Ungeachtet etwaiger sinnloser, weil nicht überprüfbarer Spekulationen über die künstlerische Glaubwürdigkeit der Band und der geringfügigen Unstimmigkeiten zwischen ihrem erklärten Ziel und ihrem Auftreten präsentieren PERCHTA auf ihrem ersten Album eine durchaus spannende musikalische Prämisse. Mit ihrer Kombination aus griffigem Black Metal und urtümlich anmutendem, auf Hackbrett, Zither und organischer Perkussion vorgetragenem Liedgut bilden die Österreicher gewissermaßen das fehlende Bindeglied zwischen Botanist und Wardruna. Dass „Ufång“ trotz seiner Einzigartigkeit nicht restlos von sich überzeugen kann, liegt somit weder am Image des Projekts noch an der stilistischen Ausrichtung, sondern hat vielmehr strukturelle Gründe.

Die Platte setzt sich nämlich aus einem Intro, einem Outro, vier minimalistischen Zwischenspielen und lediglich vier eigentlichen Tracks zusammen. Während Erstere bloß belangloses Geklimper, das vereinzelt von vollkommen deplatziertem Statikrauschen unterbrochen wird, beinhalten, setzen PERCHTA in den nach den vier Jahreszeiten benannten, mal eher friedvollen („Summa“), mal eher desolaten („Winta“) Interludes immerhin ein paar leichte Akzente. Das spirituelle Kauderwelsch, das Frontfrau Perchta hier scheinbar gedankenverloren und gewollt ahnungsvoll im Tiroler Dialekt vor sich hin murmelt, flüstert und kreischt, macht jedoch einen arg bemühten Eindruck.

Wirklich interessant wird „Ufång“ erst in den vier „Hauptsongs“, die jeweils einem der vier Elemente zugeordnet sind. In diesen begeistern PERCHTA mit kraftvoll gegrölten („Erdn“), auf einfallsreiche Weise rhythmisch gehauchten, feierlich jauchzenden („Åtem“) und garstig gekrächzten („Gluat“) Vocals, mächtigen Riffs und Drums sowie dem stets darüber hinweg tänzelnden Hackbrett. Dass die vier Eckpfeiler der Platte lediglich die Hälfte der knapp 40 Minuten langen Laufzeit ausmachen und der Klargesang im getragenen Neunminüter „Wåssa“ eher zittrig klingt, ist im Hinblick auf die Besonderheit dieser vier Stücke wirklich jammerschade.

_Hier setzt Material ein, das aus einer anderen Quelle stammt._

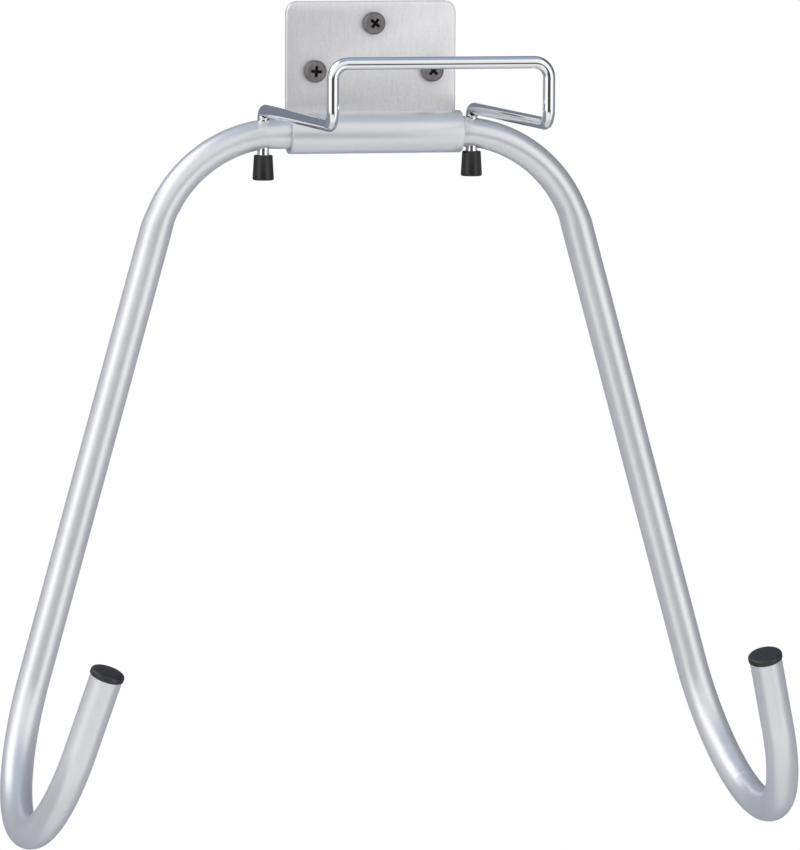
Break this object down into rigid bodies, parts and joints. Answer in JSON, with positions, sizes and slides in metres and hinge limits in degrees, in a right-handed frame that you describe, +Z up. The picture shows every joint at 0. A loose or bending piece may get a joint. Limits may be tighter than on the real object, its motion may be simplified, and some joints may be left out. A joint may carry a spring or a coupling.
{
  "type": "bicycle wall rack",
  "caption": "Wall rack for bicycles: splayed tubular arms ending in hooks turn in a sleeve on a screwed wall plate, linked by a chrome wire brace.",
  "frame": {"origin": "on the wall, at the back face of the wall plate, between its screw holes", "axes": "+X to the right as seen from the room, +Y into the wall, +Z up; the arms are drawn hanging down, folded against the wall"},
  "size_m": [0.4711, 0.2349, 0.491],
  "materials": {
    "plate_paint": "pale silver paint, satin",
    "arm_paint": "metallic silver powder coat, satin",
    "screw_steel": "dark zinc-plated steel",
    "wire_chrome": "bright chrome plate",
    "plug_plastic": "black plastic, semi-gloss",
    "tip_rubber": "charcoal rubber, matt"
  },
  "bodies": {
    "wall_bracket": {"wall_plate": "plate_paint", "pivot_sleeve": "arm_paint", "fillet_weld": "arm_paint", "wall_screw_top": "screw_steel", "wall_screw_left": "screw_steel", "wall_screw_right": "screw_steel"},
    "left_arm": {"arm_left": "arm_paint", "end_plug_left": "plug_plastic"},
    "right_arm": {"arm_right": "arm_paint", "end_plug_right": "plug_plastic"},
    "brace": {"brace_wire": "wire_chrome", "wire_tip_left": "tip_rubber", "wire_tip_right": "tip_rubber"}
  },
  "joints": [
    {"name": "left_arm_fold", "type": "hinge", "parent": "wall_bracket", "child": "left_arm", "pos_m": [0, -0.0127, -0.044], "axis": [-1, 0, 0], "range_deg": [0, 76.5]},
    {"name": "right_arm_fold", "type": "hinge", "parent": "wall_bracket", "child": "right_arm", "pos_m": [0, -0.0127, -0.044], "axis": [-1, 0, 0], "range_deg": [0, 76.5]},
    {"name": "brace_lift", "type": "slide", "parent": "left_arm", "child": "brace", "axis": [0, 0, 1], "range_m": [0, 0.0006]}
  ],
  "couplings": [
    {"joint": "right_arm_fold", "follows": "left_arm_fold", "ratio": 1}
  ]
}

Ob man die Debüt-LP von PERCHTA mit ihrem im Kontext des Bandkonzepts etwas willkürlich erscheinenden, thematischen Fokus auf Naturzyklen und ihren bedeutungsschwangeren Mundarttexten als faulen Zauber oder doch als geistvolle Erfahrung betrachtet, ist eine Frage der subjektiven Einschätzung. So oder so ist es jedoch überaus schade, dass die Österreicher ihr trotz seines etwas zu spröden Sounds und vereinzelter gesanglicher Schwächen durchaus faszinierendes Songmaterial mit derart viel überflüssigem Beiwerk umhüllt haben. Wenn PERCHTA also im letzten Zwischenspiel „Winta“ raunt: „Es deaf sei!“, so kann man darauf in Bezug auf „Ufång“ getrost antworten: Ja, es darf sein – muss es aber nicht.